SemBind: Binding Diffusion Watermarks to Semantics Against Black-Box Forgery Attacks
Xin Zhang , Zijin Yang , Kejiang Chen , Linfeng Ma , Weiming Zhang , Nenghai Yu
Published on arXiv
2601.20310
Output Integrity Attack
OWASP ML Top 10 — ML09
Key Finding
SemBind markedly reduces false acceptance under black-box forgery attacks across four mainstream latent-based watermark methods while preserving image quality and offering a controllable robustness-security trade-off.
SemBind
Novel technique introduced
Latent-based watermarks, integrated into the generation process of latent diffusion models (LDMs), simplify detection and attribution of generated images. However, recent black-box forgery attacks, where an attacker needs at least one watermarked image and black-box access to the provider's model, can embed the provider's watermark into images not produced by the provider, posing outsized risk to provenance and trust. We propose SemBind, the first defense framework for latent-based watermarks that resists black-box forgery by binding latent signals to image semantics via a learned semantic masker. Trained with contrastive learning, the masker yields near-invariant codes for the same prompt and near-orthogonal codes across prompts; these codes are reshaped and permuted to modulate the target latent before any standard latent-based watermark. SemBind is generally compatible with existing latent-based watermarking schemes and keeps image quality essentially unchanged, while a simple mask-ratio parameter offers a tunable trade-off between anti-forgery strength and robustness.
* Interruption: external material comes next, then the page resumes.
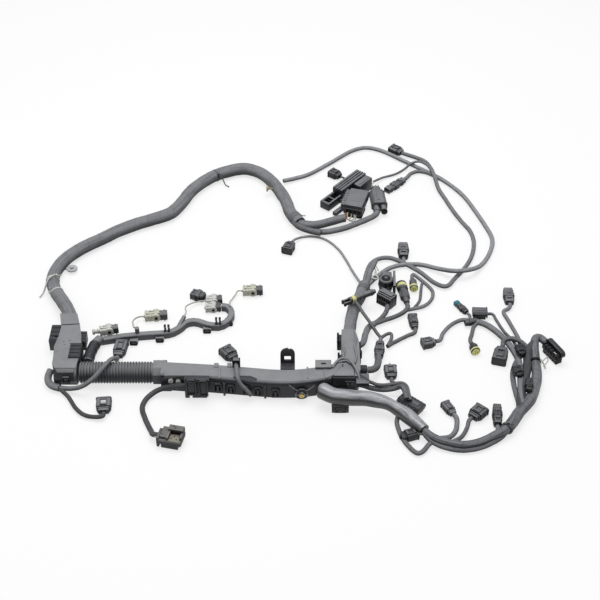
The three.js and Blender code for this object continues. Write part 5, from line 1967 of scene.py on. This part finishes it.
            rings.bar(cut_rectangle(width, height, 4.6, base), (x, x + 2.4))
        for y in (-5.5, -1, 3.5):
            rings.box((48.6, 53), (y, y + 2), (6, 15.5))
        rings.box((8, 32), (-2, 2), (17.2, 18.7))
        rings.turned([(-14, 5.4), (-13.4, 5.8), (-11.4, 5.8), (-10.8, 5.4)], 6, 9, 24)
        rings.build("boot_rings", *self.boots, bevel=0.3)
        hollow = Solids().use(Finish.INNER)
        hollow.turned([(-15.2, 4.2), (-14.8, 5.2), (-12.6, 5.3), (-12.4, 5.0)], -6, 9, 24)
        hollow.build("boot_hollow", *self.boots, bevel=0)

    def loose(self) -> None:
        """Adds the clips, the tails of the ties, the ring terminal and the bare ends."""
        clear = Solids().use(Finish.CLEAR)
        clear.post(
            -275.9, 259,
            [(4.4, 7.4), (4.0, 8.2), (5.0, 8.6), (6.4, 8.2), (6.0, 6.6), (6.0, 2.8), (9.2, 2.4), (9.2, 1.2)],
            28,
        )
        clear.box((-290, -275), (256, 259.6), (4.6, 5.8))
        clear.build("round_clip", bevel=0)
        fir = Solids().use(Finish.BEIGE)
        fir.turned([(19, 2.0), (19.4, 5.6), (21.4, 5.6), (22, 3.0), (24, 1.6), (32, 1.6)], 462.5, 13, 20)
        for x in (24.6, 26.8, 29):
            fir.turned([(x, 1.5), (x + 0.3, 3.0), (x + 1.0, 1.5)], 462.5, 13, 12)
        fir.build("fir_clip", bevel=0)
        tails = (
            (
                Finish.TIE,
                [(-296, 226, 20), (-303, 215, 21), (-307, 208, 14), (-311, 201, 5), (-316, 194, 1.6)], 1.3,
            ),
            (Finish.TIE, [(62, 403, 12), (70, 401.4, 6), (78, 401.8, 2.4), (84, 402.6, 1.4)], 1.1),
            (Finish.TIE, [(62, 399, 12), (68, 396.4, 5), (74, 393, 2.2)], 1.0),
            (Finish.BLACK, [(-59, 500, 15), (-54, 494, 8), (-50, 488, 2.4), (-44, 484, 1.4)], 1.0),
            (Finish.TIE, [(404, 45, 16), (412, 46, 13), (418, 42, 6), (420, 37, 1.8)], 1.0),
            (Finish.WIRE, [(411, 44, 16), (413, 38, 14), (410, 32, 12)], 0.9),
            (Finish.WIRE, [(413, 38, 14), (417, 41, 16), (421, 45, 17)], 0.9),
            (Finish.WIRE, [(415, 32, 12), (422, 40, 14), (422, 47, 17)], 0.9),
            (Finish.WIRE, [(189.6, 258, 11), (190.4, 251, 9), (191.6, 246, 6.4)], 0.8),
            (Finish.WIRE, [(191.4, 259, 13), (193, 252, 12), (195.4, 248, 9)], 0.8),
            (Finish.WIRE, [(199.6, 488.5, 8.6), (197.4, 484.4, 8.6), (194.8, 481.2, 8)], 0.9),
        )
        for number, (finish, points, radius) in enumerate(tails):
            tail = Solids().use(finish)
            tail.along(spline(points, 1.5), radius, 8)
            tail.build(f"tail_{number}", bevel=0)
        ring = Solids().use(Finish.PALE)
        circle = [
            (189.2 + 4.2 * math.cos(turn), 229.5 + 4.2 * math.sin(turn), 12)
            for turn in (math.radians(15 * i) for i in range(25))
        ]
        ring.along([Vector(point) for point in circle], 1.3, 10)
        ring.along(spline([(189, 234, 12), (189.6, 240, 11), (191, 248, 9)], 1.5), 1.3, 8)
        ring.build("ring_terminal", bevel=0)
        tip = Solids().use(Finish.PALE)
        tip.turned([(21.4, 2.4), (23, 2.4), (23.4, 1.6), (28, 1.5), (28.6, 0.8)], 0, 8, 16)
        tip.build("tipped_plug_tip", (202, 14, 0), 92, bevel=0)
        bud = Solids().use(Finish.BLACK)
        bud.turned(
            [(-9, 1.2), (-8.4, 4.2), (-3, 4.9), (-2.4, 5.6), (0.4, 5.6), (1, 4.6), (9, 4.9)], 0, 5.8, 20
        )
        bud.build("loom_bud", (324, 132.5, 0), 20, bevel=0)
        mouth = Solids().use(Finish.PALE)
        mouth.box((19, 24.6), (-6.6, 6.6), (7, 11.4))
        mouth.box((8, 17), (-3.6, 3.6), (12.4, 13.2))
        mouth.build("open_plug_face", (-190, -53, 0), 95, bevel=0.3)

    def spring(self) -> None:
        """Adds the brass stud and the dark plate behind the spring clip."""
        stud = Solids().use(Finish.BRASS)
        stud.knob(77.5, 12.5, [(-26, 3.4), (-28.4, 3.4), (-29.0, 2.8), (-29.0, 1.4), (-28.2, 1.3)])
        stud.build("spring_stud", bevel=0)
        plate = Solids().use(Finish.MID)
        plate.knob(77.5, 12.5, [(-22, 8.4), (-24, 8.4), (-24.4, 7.6)], 24)
        plate.build("spring_plate", bevel=0)

    def build(self) -> None:
        """Makes every detail."""
        self.duct()
        self.tee()
        self.box()
        self.rail()
        self.relay_group()
        self.loose()
        self.spring()


# The studio.


@dataclass
class Studio:
    """The camera, the floor, the lamps and the world.

    Attributes:
        aim: The point that the camera looks at.
        distance: The camera's distance from it.
        elevation: The camera's angle above the floor, in degrees.
        lens: Its focal length on a sensor 36 mm wide.
        floor_white: The floor's own white.
        glow: The strength of the white that the camera sees of the floor.
        glow_share: The share of that white. The rest is the lit floor with its shadows.
        sky_light: The strength of the world's light on the harness.
        top_power: The power of the lamp above, in watts.
        front_power: The power of the lamp in front, in watts.
    """

    aim: Point = (75, 190, 0)
    distance: float = 1875
    elevation: float = 40
    lens: float = 75
    floor_white: float = 0.93
    glow: float = 1.17
    glow_share: float = 0.6
    sky_light: float = 0.42
    top_power: float = 24
    front_power: float = 3.5

    def camera(self) -> None:
        """Sets up the camera at the photograph's viewing angle."""
        tilt = math.radians(self.elevation)
        data = bpy.data.cameras.new("camera")
        data.lens = self.lens
        data.sensor_width = 36
        data.clip_end = 50
        camera = bpy.data.objects.new("camera", data)
        away = Vector((0, -math.cos(tilt), math.sin(tilt))) * self.distance
        camera.location = (Vector(self.aim) + away) * MM
        camera.rotation_euler = (math.pi / 2 - tilt, 0, 0)
        bpy.context.scene.collection.objects.link(camera)
        bpy.context.scene.camera = camera

    def floor(self) -> None:
        """Makes the white floor, which keeps the soft shadows."""
        mesh = bmesh.new()
        bmesh.ops.create_grid(mesh, x_segments=2, y_segments=2, size=6)
        bmesh.ops.translate(mesh, verts=mesh.verts, vec=(0, 0, -0.0006))
        data = bpy.data.meshes.new("floor")
        mesh.to_mesh(data)
        mesh.free()
        nodes = Nodes("floor_white")
        nodes.drive("Base Color", (self.floor_white, self.floor_white, self.floor_white, 1))
        nodes.drive("Roughness", 0.8)
        rays = nodes.add("ShaderNodeLightPath").outputs
        mirrored = nodes.math("MAXIMUM", rays["Is Glossy Ray"], rays["Is Transmission Ray"])
        seen = nodes.math("MAXIMUM", rays["Is Camera Ray"], mirrored)
        glow = nodes.add("ShaderNodeEmission", {"Color": (1, 1, 1, 1), "Strength": self.glow})
        share = nodes.math("MULTIPLY", seen, self.glow_share)
        mixed = {0: share, 1: nodes.shader.outputs[0], 2: glow.outputs[0]}
        mix = nodes.add("ShaderNodeMixShader", mixed)
        output = next(node for node in nodes.tree.nodes if node.type == "OUTPUT_MATERIAL")
        nodes.tree.links.new(mix.outputs[0], output.inputs["Surface"])
        data.materials.append(nodes.material)
        floor = bpy.data.objects.new("floor", data)
        bpy.context.scene.collection.objects.link(floor)

    def lamp(self, name: str, place: Point, size: float, power: float) -> None:
        """Adds a soft square lamp that looks at the middle of the harness.

        Args:
            name: Its name.
            place: Its place in metres.
            size: Its side in metres.
            power: Its power in watts.
        """
        data = bpy.data.lights.new(name, "AREA")
        data.size = size
        data.energy = power
        lamp = bpy.data.objects.new(name, data)
        lamp.location = place
        lamp.rotation_euler = (Vector((0.06, 0.2, 0)) - Vector(place)).to_track_quat("-Z", "Y").to_euler()
        bpy.context.scene.collection.objects.link(lamp)

    def light(self) -> None:
        """Sets the lamps and a plain white world."""
        self.lamp("top", (0.0, 0.55, 2.1), 1.6, self.top_power)
        self.lamp("front", (-0.9, -1.3, 1.6), 1.4, self.front_power)
        world = bpy.data.worlds.new("studio")
        world.use_nodes = True
        tree = world.node_tree
        tree.nodes.clear()
        rays = tree.nodes.new("ShaderNodeLightPath").outputs
        strength = tree.nodes.new("ShaderNodeMapRange")
        strength.inputs["To Min"].default_value = self.sky_light
        strength.inputs["To Max"].default_value = 1.0
        tree.links.new(rays["Is Camera Ray"], strength.inputs["Value"])
        background = tree.nodes.new("ShaderNodeBackground")
        tree.links.new(strength.outputs[0], background.inputs["Strength"])
        output = tree.nodes.new("ShaderNodeOutputWorld")
        tree.links.new(background.outputs[0], output.inputs["Surface"])
        bpy.context.scene.world = world
        bpy.context.scene.view_settings.view_transform = "Standard"

    def build(self) -> None:
        """Sets up all of the studio."""
        self.camera()
        self.floor()
        self.light()


# The whole harness.


@dataclass
class Harness:
    """The whole harness.

    Attributes:
        nodes: The CAD nodes by name.
        plugs: The plugs by name.
        cables: The cables by name.
    """

    nodes: dict[str, bpy.types.Object]
    plugs: dict[str, Plug] = field(default_factory=lambda: {plug.name: plug for plug in PLUGS})
    cables: dict[str, Cable] = field(default_factory=lambda: {cable.name: cable for cable in CABLES})

    def build(self) -> None:
        """Makes the cables, the plugs and the rigid pieces."""
        for plug in self.plugs.values():
            plug.build()
        made = {name: cable.build(self.plugs) for name, cable in self.cables.items()}
        for name, cable in self.cables.items():
            if cable.free:
                cable.declare(made[name], self.plugs)
        for number, band in enumerate(BANDS):
            band.build(number, self.cables[band.cable], self.plugs)
        Rigid(self.nodes).build()
        Trim().build()
        free = sum(cable.free for cable in self.cables.values())
        LOG.info(
            "%d plugs, %d cables of which %d are free cords, %d bands", len(self.plugs), len(made), free,
            len(BANDS),
        )


def main() -> None:
    """Builds the scene."""
    logging.basicConfig(level=logging.INFO, format="%(name)s: %(message)s")
    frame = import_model()
    Studio().build()
    Harness(frame["nodes"]).build()


if __name__ == "__main__":
    main()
Across four mainstream latent-based watermark methods, our SemBind-enabled anti-forgery variants markedly reduce false acceptance under black-box forgery while providing a controllable robustness-security balance.
Key Contributions
- First defense framework that resists black-box watermark forgery attacks on latent diffusion models by binding watermark latent signals to image semantics via a learned semantic masker
- Contrastive learning training regime producing near-invariant codes per prompt and near-orthogonal codes across prompts, enabling semantic-conditioned latent modulation
- Plug-and-play compatibility with four mainstream latent-based watermarking schemes, with a tunable mask-ratio parameter balancing anti-forgery strength and robustness
🛡️ Threat Analysis
SemBind protects content watermarks embedded in LDM-generated image outputs — the threat is a forgery attack that causes false acceptance by embedding the provider's watermark into images not generated by the provider, directly attacking output integrity and provenance attribution.